Jude Law presented Price with the £25,000 prize. The event returned to Tate Britain, after last year’s ceremony was held at the Baltic in Gateshead, the first time outside a Tate venue.
Price’s work merges archive footage of architecture, news clips, advertising and videos of pop musicians performing. While winners such as Mark Leckey have used elements of video in their work, Steve McQueen was the most recent “pure” video artist to win the prize in 1999.
The Woolworths Choir of 1979 had been described as a “tour de force” in the build-up to the ceremony. It takes viewers from a slow treatise on churches, which is shaken up by 1960s band the Shangri-Las before moving onto news items covering the 1979 fire in a Manchester department store that left 10 dead.

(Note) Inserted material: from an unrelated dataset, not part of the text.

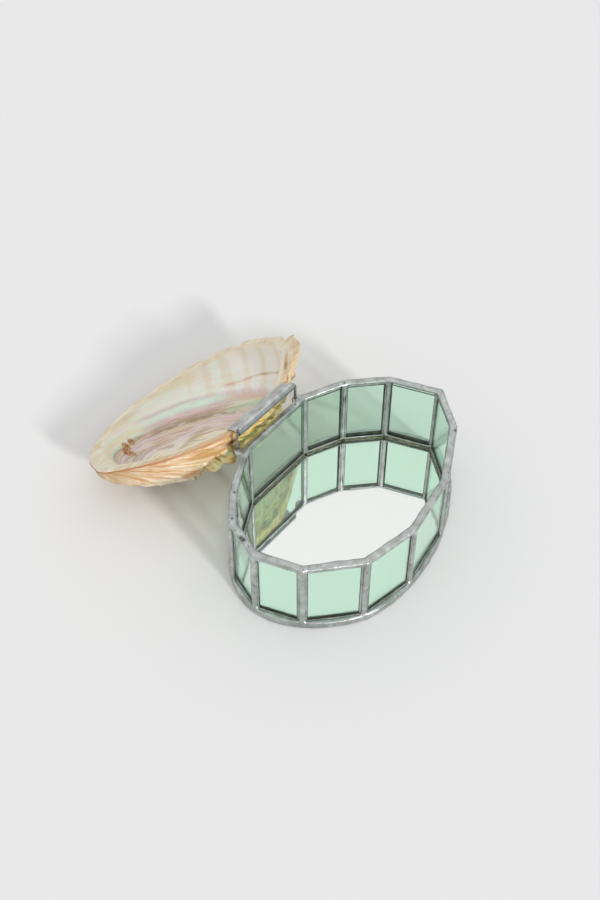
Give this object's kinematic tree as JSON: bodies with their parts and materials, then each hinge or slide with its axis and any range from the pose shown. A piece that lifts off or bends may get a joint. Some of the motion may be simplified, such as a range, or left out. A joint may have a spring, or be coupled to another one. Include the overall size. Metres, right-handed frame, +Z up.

The jury “admired the seductive and immersive qualities of Price’s video trilogy, which reflects the ambition that has characterised her work in recent years”.
“They were impressed by the way Price creates a rhythmic and ritualistic experience through her film installations combining different materials and technical vocabularies from archival footage and popular music videos to advertising.”
London-based Price, 45, who was a member of the pop group Talulah Gosh, said: “I use digital video to try and explore the divergent forces that are at play when you bring so many different technological histories together.”
“We can move between genres and forms from something that looks like a power point lecture to something that looks like an infomercial to something that feels like a cinematic melodrama,” she said, adding: “I’m working intentionally to try and make dense, complex things.”
She said a film takes her a year to make, then she continues to rework it. “I’m interested in the medium of video as something you experience sensually as well as something you might recognise.”
Paul Hobson, director of the Contemporary Art Society, said earlier this year that the work was “immediately absorbing” adding that Price was “an important artist of the current generation.”
Price beat the bookie’s favourite Paul Noble, whose intricate drawings of a fictional town called Nobson Newton, spanned 16 years of his career.
Another nominee to use video was Luke Fowler, whose 93-minute work about psychiatrist RD Laing All Divided Selves, left viewers themselves divided.
The most flamboyant nominee was Spartacus Chetwynd, a performance artist who lives in a nudist colony. One of her works was a puppet show of the Jesus and Barabbas stories, while in the other visitors were invited to lie down and have their future read by a so-called Oracle.
The Turner Prize has been running since 1984 and helped boost the careers of Gilbert & George, Damien Hirst and Tracey Emin, although she never won. Last year sculptor Martin Boyce picked up the award.